Virtually all materials and finished goods are readily available. (Oil and natural gas will not cause problems in the district this winter.) Price concessions are reported in some markets, but virtually all manufacturers expect to increase prices further as demand improves.

Steel executives are indignant over the recent CWPS report which they believe understates future demand and drastically underestimates the industry's needs for capital. The October 1 price increases for steel seem to be holding up. Steel imports are running at a lower rate than expected. Steel consumption is expected to be up 6 to 7 percent next year, which could mean a 15 percent rise in shipments because user inventories have been reduced this year. By year-end 1976 shortages could be a problem again.

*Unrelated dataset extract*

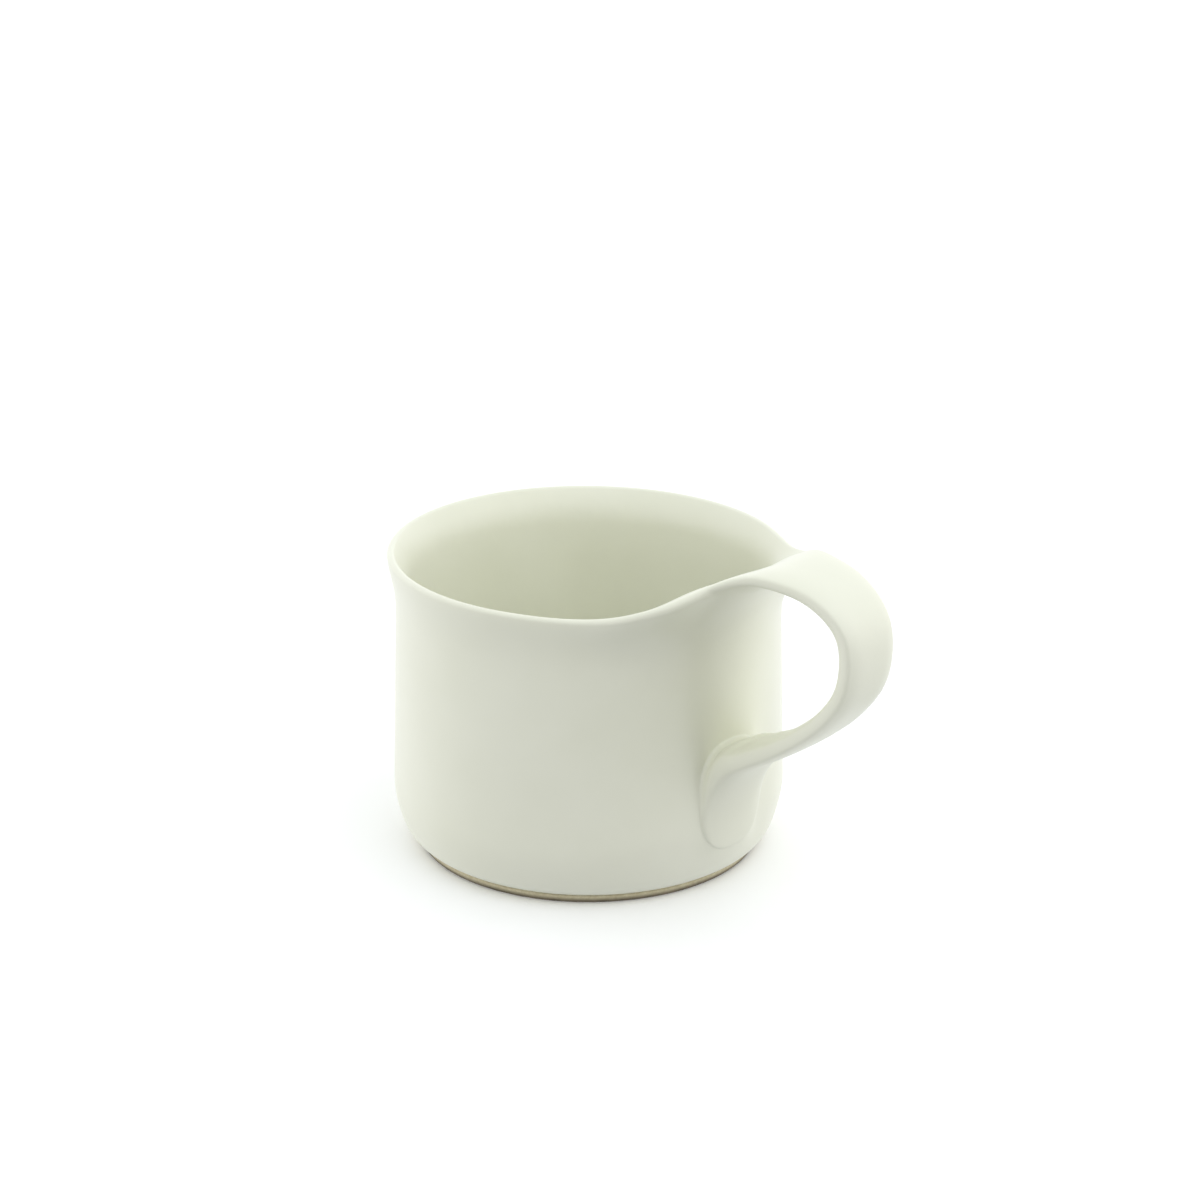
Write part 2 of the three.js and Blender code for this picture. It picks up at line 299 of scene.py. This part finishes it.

Construction activity has not improved, except for some rise in single-family housing. The recent trend toward disintermediation has caused S&Ls to closely restrict new commitments. In the Chicago area single-family home permits have increased this year, but are almost 40 percent below the average for 1971-73. Permits for apartments are down sharply from last year's low level to a rate only one-fourth as great as in the good years. Architects for residential, commercial, and industrial projects have "nothing on the shelf or on the boards." A large surplus of office and store space exists in all major centers. Mobile home shipments are expected to total only 220,000 units for 1975. A pickup in both conventional housing and mobile homes is expected for 1976, but a significant rise for both sectors depends on availability of credit which is increasingly uncertain.